In The Economist, a segment entitled "AI am the law" explores the impact of "smart software" in use in Australia that predicts whether clients have winnable cases in court and assesses applicants likelihood of receiving legal aid. In tests to date the software simulations are accurate 98% of the time in predicting the actual outcomes.

"What the systems still lack is the ability to exercise discretion, and that is not likely to change for the foreseeable future," the author muses.

But these tasks seem ripe for automation, or machine migration. Why send someone through the cost and effort of an application process or court proceedings if the outcomes are so predictable as can be mapped beforehand for reference. The assumption is that the discretion previously used by the gatekeepers to legal aid and court dates was frivolous and surplus. All they were really doing was exercising their right to either pass someone into the process or exclude them. So the starting line for machines in the legal advice industry just got one step closer to the claimants. The discretionary task of passing people on to the next step is gone. Could this herald a threat to all human professions with a corresponding shrinkage in the definitions of when discretion is a necessary element of a decision process.

Sitting in a Holborn Street cafe with Milverton Wallace (if ever there was a man who needed a blog), one of the superstars of the British digerati, he shook his head mightily: "You're talking about any professional activity. Perhaps. Anything without discretion."

But is there a danger that as discretion becomes less prevalent, hunted wherever it lies by thirsty software entrepreneurs and business process re-engineering exercises, that it could face virtual extinction, no pun intended. A good management consultant can process map anything: "Tell me about what you do and how you do it?". The question frames the instrumental terms. Break it down for me baby! I'll draw the charts. Later the charts feed into tables that feed into objects and algorithms whirl. Poof! We found out that we can automate what you do. Surprised?

Lawyers are undoubtedly caught off-guard by the technological developments in their industry, susceptible to early adoption by virtue of the structured syntax and tasks that constitute the majority of their professional activity. These are very early days in the intelligent legal systems game, as it is for virtually every industry, so it is difficult to predict where the discretion line will be drawn in the sand. Anyone for a computer judge?
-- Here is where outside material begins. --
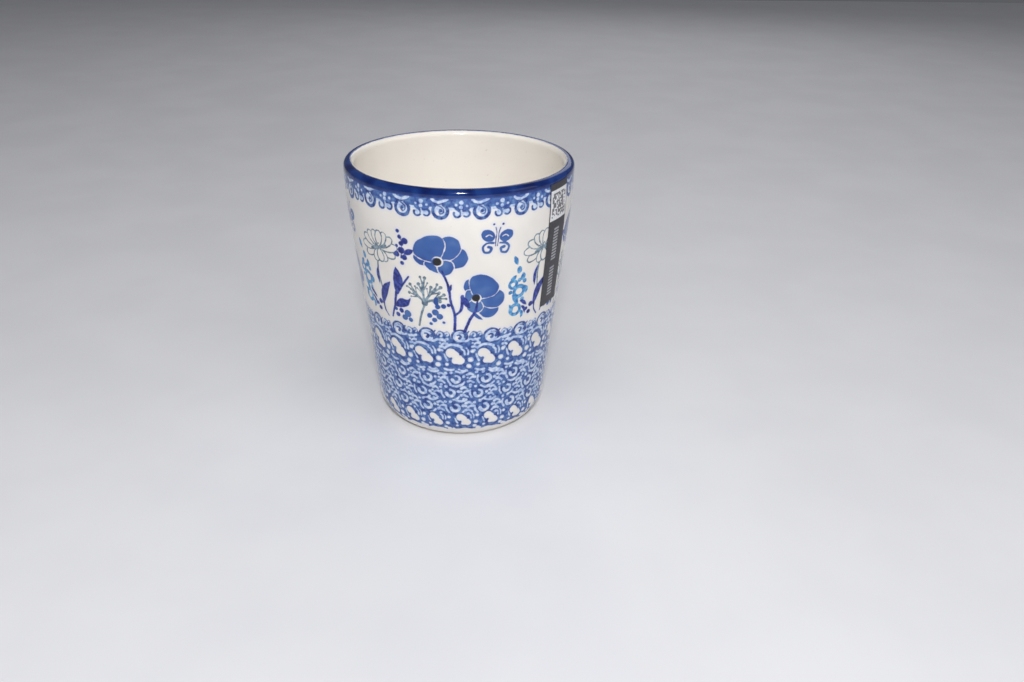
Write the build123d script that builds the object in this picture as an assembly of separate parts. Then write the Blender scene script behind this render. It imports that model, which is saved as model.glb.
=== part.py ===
from build123d import *

import math
import os

# Handleless stoneware mug: a tapered, glazed tumbler with a rounded, cobalt-banded lip.
#
# The clay body is fired once, dipped in clear glaze, and wiped clean on its foot ring.
# Each glaze area is a closed skin on the clay, and the sales label is stuck on the outside.
#
# Frame: millimetres, +Z up, origin at the centre of the face that the foot ring stands on.
# The front of the decoration looks along -Y, and the label is on the front right.

# Driving dimensions, in millimetres and degrees
HEIGHT = 106.0
RIM_RADIUS = 44.0
BASE_RADIUS = 33.5       # where the straight wall would meet the table
WALL_TAPER = 0.112       # growth of the radius for each millimetre of height
WALL = 4.0               # glazed wall thickness
FLOOR_TOP = 7.5          # inside floor above the table
GLAZE = 0.3              # glaze thickness

# Rounded lower wall and foot
BELLY_RADIUS = 14.0
BELLY_ANGLE = 55.0       # how far the lower wall has turned when it meets the foot's edge
FOOT_EDGE_RADIUS = 0.8
FOOT_INNER_RADIUS = 23.5
RECESS_DEPTH = 2.2
RECESS_FILLET = 1.0
INSIDE_FILLET = 9.0
GLAZE_LINE = 1.0         # the foot ring is bare clay below this height

# Cobalt band round the lip
BAND_DEPTH = 3.2
BAND_INNER_RADIUS = 41.4

# Label, pressed on by hand and so a little out of plumb
LABEL_WIDTH = 11.7
LABEL_TOP = 103.8
LABEL_BOTTOM = 54.5
LABEL_AZIMUTH = 56.0     # from the front towards +X
LABEL_TILT = -2.5        # its lower end swings towards +X
LABEL_THICKNESS = 0.15
ADHESIVE_THICKNESS = 0.1

# Sizes that follow from the ones above
TAPER_ANGLE = math.degrees(math.atan(WALL_TAPER))
LIP_RADIUS = WALL / 2
LIP_CENTRE = (RIM_RADIUS - LIP_RADIUS, HEIGHT - LIP_RADIUS)
BAND_BOTTOM = HEIGHT - BAND_DEPTH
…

Regardless we are all familiar with that feeling we get when our fate seems to hang in the hands of another. When for that moment in time it seems as if all hangs on the outcome of the decision. Most can recite experiences with a subjectively villainous or empathetic policeman, parking attendant, secretary, customer, or other. "He really did me a favour!" or "I was like, why is he screwing me?" That's the smoking gun, or at least the puff of smoke that comes with discretion. And life is richer with some of it in play.

Think of the golfer who decides to play the aggressive shot from the bunker even though he knows he is 98% likely to either top or pluck the ball. Or the shopper who, rattled with indecision, decides to buy both pairs of shoes.

More seriously think of the value of "the ability or power to decide responsibly" or the "freedom to act or judge on one's own", both dictionary definitions of discretion. How will decisions on where to use systems that implicitly have no discretion be made? How will we know if conservation services are needed due to the imminent extinction of discretion in professional life. Surely no one is immune. How easy would it be to create the perfect CEO by developing working models from studying all of the decisions of previous successful CEOs? Like Deep Blue beat Kasparov so one day will CEO SIMULATOR X wag a virtual finger menacingly at a reticent Donald Trump: "Your numbers stink. You're fired!"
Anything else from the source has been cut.